I think it was Jeff Goodby who used to write about asking his cab drivers what commercials they liked. It was a good way of taking the pulse of the people for someone living in the middle of adland. So, recently I decided to do the same with my Uber drivers.
“What commercials did you like?”
“None of them,” said the first driver.
“They’re all horrible…no offense,” offered another.
Sadly, it’s pretty much true. Agencies today are so caught up in chasing the next big thing that the industry is letting the craft of creating commercials that people like, remember, talk about and share simply die off. Most advertising agencies are now focusing the majority of their creativity and effort on innovations, social stunts and PR pushes. And while all are pieces of the puzzle, these same agencies are making endless video assets for TV and social media–their marquee product, viewed by millions--that not only aren't good, they’re rarely even noticed.
Over the past decade, we’ve seen data provide marketers with more information than ever to help guide their decisions. But somewhere in the middle of all this progress, emphasis has been taken off of the creative output itself. Agencies are using data and strategy to win and retain clients, while neglecting the very product they provide.

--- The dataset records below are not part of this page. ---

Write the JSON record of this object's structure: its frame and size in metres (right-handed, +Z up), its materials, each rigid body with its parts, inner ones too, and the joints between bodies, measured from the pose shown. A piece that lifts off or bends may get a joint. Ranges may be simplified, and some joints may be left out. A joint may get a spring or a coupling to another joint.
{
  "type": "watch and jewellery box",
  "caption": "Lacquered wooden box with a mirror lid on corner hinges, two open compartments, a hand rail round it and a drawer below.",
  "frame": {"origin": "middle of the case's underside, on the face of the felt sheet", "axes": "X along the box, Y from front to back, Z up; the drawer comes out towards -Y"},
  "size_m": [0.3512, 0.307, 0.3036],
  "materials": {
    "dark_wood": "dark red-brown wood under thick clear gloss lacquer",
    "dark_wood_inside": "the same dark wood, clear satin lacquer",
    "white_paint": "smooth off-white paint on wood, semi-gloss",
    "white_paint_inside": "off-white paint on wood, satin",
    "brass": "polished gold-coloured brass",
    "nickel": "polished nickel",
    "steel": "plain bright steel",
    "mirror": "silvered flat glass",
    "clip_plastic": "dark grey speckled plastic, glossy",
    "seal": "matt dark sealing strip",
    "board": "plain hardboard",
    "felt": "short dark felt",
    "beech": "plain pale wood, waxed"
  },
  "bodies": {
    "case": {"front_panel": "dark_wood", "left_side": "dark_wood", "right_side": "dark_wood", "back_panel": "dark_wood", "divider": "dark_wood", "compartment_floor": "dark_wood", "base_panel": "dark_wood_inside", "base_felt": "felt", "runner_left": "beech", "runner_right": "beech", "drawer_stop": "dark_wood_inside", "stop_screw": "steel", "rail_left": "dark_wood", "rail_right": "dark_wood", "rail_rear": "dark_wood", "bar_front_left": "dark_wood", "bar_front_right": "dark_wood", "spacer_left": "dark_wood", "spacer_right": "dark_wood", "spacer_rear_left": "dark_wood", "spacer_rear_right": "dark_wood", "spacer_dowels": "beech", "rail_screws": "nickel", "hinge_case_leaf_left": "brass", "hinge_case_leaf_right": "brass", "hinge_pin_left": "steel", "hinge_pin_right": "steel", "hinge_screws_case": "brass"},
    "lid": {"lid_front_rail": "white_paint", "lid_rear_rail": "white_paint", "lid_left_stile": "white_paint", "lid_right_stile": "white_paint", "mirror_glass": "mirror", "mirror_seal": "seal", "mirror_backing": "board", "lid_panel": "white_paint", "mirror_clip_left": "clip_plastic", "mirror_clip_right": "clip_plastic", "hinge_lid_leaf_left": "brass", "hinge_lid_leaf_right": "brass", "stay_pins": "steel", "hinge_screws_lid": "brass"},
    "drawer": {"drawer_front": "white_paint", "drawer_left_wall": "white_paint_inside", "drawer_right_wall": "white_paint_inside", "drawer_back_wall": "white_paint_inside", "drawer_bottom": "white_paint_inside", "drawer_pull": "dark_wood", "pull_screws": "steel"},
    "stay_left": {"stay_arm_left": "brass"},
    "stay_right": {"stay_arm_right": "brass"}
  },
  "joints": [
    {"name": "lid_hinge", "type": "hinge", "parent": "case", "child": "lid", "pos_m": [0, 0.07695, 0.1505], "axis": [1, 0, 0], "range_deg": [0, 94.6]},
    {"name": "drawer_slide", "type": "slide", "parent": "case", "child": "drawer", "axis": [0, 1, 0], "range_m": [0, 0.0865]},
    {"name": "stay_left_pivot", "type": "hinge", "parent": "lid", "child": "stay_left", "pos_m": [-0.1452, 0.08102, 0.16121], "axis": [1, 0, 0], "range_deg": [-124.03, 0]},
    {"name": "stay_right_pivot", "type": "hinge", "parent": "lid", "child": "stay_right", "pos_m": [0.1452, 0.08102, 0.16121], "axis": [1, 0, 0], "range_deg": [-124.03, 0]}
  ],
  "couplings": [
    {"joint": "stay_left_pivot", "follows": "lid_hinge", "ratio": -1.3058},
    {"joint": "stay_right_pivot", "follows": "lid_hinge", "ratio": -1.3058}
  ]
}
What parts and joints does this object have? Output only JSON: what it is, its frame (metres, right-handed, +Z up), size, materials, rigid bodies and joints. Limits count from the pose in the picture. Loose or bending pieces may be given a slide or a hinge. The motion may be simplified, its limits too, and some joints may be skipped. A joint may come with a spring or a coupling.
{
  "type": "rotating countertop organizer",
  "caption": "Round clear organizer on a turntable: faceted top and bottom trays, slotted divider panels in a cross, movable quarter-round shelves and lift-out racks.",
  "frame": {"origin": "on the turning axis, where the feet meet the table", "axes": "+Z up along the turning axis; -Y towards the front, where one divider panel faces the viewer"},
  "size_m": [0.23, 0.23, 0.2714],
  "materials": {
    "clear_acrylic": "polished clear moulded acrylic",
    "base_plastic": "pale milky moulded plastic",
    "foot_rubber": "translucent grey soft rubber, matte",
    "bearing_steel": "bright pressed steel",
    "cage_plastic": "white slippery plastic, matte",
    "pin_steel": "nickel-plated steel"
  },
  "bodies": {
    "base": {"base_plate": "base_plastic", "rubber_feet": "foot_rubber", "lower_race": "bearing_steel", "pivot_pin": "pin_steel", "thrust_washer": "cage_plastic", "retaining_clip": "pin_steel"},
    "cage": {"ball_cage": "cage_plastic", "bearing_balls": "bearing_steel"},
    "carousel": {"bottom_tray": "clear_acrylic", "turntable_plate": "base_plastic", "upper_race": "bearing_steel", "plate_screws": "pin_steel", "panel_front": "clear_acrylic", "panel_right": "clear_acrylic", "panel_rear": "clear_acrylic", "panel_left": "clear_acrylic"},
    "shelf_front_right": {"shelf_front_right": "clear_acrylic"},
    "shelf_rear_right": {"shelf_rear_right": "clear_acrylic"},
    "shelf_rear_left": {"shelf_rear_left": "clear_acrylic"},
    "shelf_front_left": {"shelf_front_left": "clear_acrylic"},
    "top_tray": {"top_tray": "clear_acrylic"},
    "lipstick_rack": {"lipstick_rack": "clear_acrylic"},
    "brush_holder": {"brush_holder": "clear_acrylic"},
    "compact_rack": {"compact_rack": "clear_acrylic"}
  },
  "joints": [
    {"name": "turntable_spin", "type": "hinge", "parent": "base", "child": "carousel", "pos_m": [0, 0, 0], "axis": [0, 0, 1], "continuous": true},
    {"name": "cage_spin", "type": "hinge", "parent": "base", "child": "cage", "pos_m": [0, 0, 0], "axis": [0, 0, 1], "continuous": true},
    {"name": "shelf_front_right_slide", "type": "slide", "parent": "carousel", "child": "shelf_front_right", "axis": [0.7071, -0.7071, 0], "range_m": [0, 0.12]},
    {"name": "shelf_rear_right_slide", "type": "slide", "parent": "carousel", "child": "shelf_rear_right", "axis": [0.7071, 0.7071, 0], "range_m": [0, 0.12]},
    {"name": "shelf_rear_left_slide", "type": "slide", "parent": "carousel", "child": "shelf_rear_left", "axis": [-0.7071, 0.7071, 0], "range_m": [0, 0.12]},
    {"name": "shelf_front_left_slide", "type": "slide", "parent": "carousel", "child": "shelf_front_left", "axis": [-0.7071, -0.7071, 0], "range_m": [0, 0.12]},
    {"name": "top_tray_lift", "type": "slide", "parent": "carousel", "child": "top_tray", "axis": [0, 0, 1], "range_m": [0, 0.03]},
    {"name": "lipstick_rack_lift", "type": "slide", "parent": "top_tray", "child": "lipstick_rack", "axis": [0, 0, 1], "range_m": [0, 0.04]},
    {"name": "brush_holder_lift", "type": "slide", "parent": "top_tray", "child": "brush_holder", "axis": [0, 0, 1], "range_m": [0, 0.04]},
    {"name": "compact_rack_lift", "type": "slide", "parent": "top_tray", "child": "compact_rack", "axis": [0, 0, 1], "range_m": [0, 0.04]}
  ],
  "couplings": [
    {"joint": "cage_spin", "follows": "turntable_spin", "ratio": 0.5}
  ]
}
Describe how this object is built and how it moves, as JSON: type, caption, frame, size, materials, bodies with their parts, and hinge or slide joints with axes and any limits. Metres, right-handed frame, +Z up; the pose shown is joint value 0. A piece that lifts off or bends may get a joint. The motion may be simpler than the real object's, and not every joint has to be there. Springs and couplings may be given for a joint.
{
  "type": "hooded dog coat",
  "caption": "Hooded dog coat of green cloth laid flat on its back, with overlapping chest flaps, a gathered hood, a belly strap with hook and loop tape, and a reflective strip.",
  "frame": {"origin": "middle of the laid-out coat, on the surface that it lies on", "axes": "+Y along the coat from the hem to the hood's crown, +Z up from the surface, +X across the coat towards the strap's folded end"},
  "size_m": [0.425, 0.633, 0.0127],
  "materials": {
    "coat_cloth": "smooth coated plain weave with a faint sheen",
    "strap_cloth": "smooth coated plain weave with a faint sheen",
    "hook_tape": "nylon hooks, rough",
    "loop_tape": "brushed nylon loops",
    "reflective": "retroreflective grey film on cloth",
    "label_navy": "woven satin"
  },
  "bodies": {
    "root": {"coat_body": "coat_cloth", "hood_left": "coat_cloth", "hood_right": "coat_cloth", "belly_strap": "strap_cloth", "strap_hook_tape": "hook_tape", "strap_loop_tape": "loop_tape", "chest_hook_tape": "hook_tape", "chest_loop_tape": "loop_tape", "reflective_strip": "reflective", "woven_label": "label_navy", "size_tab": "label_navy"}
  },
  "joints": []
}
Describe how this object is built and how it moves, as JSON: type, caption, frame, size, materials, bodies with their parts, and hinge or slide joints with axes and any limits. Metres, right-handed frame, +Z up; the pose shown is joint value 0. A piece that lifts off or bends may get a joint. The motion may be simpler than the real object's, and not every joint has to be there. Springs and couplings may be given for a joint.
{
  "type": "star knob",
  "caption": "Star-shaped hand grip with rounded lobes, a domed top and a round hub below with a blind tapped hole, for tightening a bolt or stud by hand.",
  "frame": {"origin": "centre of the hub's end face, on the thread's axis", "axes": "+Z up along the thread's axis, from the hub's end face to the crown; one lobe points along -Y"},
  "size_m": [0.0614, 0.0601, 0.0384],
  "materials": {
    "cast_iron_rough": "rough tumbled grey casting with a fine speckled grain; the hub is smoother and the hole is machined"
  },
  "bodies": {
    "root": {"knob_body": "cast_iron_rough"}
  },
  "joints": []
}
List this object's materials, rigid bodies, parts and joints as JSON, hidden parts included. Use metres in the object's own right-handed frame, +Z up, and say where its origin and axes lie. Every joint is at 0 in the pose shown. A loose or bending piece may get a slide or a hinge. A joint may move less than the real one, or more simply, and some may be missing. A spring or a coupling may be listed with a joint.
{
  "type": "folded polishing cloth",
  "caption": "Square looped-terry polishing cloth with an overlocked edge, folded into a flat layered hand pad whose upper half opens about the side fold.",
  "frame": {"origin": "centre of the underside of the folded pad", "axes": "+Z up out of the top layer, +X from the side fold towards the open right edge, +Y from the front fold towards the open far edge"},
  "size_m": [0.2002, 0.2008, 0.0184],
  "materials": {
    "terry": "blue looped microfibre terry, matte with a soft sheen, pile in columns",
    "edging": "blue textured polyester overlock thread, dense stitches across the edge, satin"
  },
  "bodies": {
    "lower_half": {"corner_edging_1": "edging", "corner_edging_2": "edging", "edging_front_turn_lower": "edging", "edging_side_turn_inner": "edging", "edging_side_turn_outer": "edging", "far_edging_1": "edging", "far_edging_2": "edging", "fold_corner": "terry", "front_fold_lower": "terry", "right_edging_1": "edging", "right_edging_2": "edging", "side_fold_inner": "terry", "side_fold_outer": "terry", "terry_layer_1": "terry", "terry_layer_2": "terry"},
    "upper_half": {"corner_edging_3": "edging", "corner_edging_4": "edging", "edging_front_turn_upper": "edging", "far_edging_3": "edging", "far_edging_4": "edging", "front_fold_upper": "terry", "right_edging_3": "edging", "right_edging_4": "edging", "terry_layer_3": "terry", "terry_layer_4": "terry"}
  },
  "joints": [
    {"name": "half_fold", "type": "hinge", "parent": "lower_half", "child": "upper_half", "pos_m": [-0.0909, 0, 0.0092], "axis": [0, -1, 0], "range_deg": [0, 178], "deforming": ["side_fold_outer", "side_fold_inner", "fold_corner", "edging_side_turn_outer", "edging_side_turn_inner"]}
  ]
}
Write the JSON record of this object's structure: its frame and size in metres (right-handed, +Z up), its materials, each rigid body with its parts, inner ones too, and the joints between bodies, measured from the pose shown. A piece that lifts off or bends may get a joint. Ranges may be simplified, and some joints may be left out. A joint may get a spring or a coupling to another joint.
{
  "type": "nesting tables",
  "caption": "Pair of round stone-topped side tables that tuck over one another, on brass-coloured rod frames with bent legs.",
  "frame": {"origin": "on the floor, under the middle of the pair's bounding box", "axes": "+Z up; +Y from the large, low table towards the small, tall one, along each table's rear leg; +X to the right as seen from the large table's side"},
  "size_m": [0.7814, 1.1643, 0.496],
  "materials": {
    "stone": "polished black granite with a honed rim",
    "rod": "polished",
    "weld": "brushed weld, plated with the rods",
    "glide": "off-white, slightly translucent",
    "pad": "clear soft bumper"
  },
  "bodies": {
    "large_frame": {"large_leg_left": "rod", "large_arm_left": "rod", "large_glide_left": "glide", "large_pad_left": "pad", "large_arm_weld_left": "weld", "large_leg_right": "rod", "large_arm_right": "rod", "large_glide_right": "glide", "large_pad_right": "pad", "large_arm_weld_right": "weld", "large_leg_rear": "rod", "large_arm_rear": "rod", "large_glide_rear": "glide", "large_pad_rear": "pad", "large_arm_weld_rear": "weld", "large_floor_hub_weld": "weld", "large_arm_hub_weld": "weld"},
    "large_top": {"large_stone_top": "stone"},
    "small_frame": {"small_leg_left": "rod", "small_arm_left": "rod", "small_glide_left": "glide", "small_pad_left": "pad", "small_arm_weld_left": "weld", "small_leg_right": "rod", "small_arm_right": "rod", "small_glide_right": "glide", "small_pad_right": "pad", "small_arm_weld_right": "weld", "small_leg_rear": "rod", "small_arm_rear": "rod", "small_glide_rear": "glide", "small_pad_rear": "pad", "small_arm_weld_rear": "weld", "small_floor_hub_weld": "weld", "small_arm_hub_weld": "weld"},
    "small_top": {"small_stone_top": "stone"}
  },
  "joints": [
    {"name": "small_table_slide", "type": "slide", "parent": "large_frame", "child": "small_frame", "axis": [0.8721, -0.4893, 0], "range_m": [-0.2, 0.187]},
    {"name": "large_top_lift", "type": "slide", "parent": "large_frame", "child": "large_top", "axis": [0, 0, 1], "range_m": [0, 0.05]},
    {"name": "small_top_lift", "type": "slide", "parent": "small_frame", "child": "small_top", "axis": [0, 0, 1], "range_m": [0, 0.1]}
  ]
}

So, what exactly are marketers supposed to do? Knowing that video continues to be the most powerful and effective engagement tool at scale, why is it so challenging and rare for an agency to make a good commercial these days?
The solution is for clients to begin doing what great creative agencies have always done: follow the talent.
Agencies don’t “get hot” and suddenly become good at making commercials for a few years and then forget how to do it. The individuals that think up and make the ads arrive, make some do good work, and eventually depart.
A commercial is usually the creative product of three individuals. A copywriter and art director team working under a creative director. And creative directors who can consistently produce effective commercials that people not only notice, but actually like and remember are rare.
If you’re hiring an ad agency in 2019, your focus should be on the people who will be thinking up and making the product you’re paying for. Evaluating the output of an entire ad agency that you are considering giving your business to would be incredibly misleading. Just because that agency won some Lions and Effies in the past doesn’t mean those same talented people will be working on your business, or are even still at the agency.
Take a look at the career output of the individual creative directors who would be working on your business, and not just at what they’ve made at their current agency. Is their work good? If so, is it good consistently? Be leery if their work was only good at one previous stop in their career, or if they haven’t done good work in recent years. Both are telling red flags. Also, you should meet them. And not just during a pitch, but to decide if their agency should even be included in the first place.
Of course, an agency’s larger team is important as well. But remember, a larger team doesn’t think up and go make the ads you run. A couple of creatives do.
It’s not unlike a really excellent restaurant. It's a really good chef, not a convincing wait staff that talks you into liking bad food. And remember, you’re the one paying for dinner.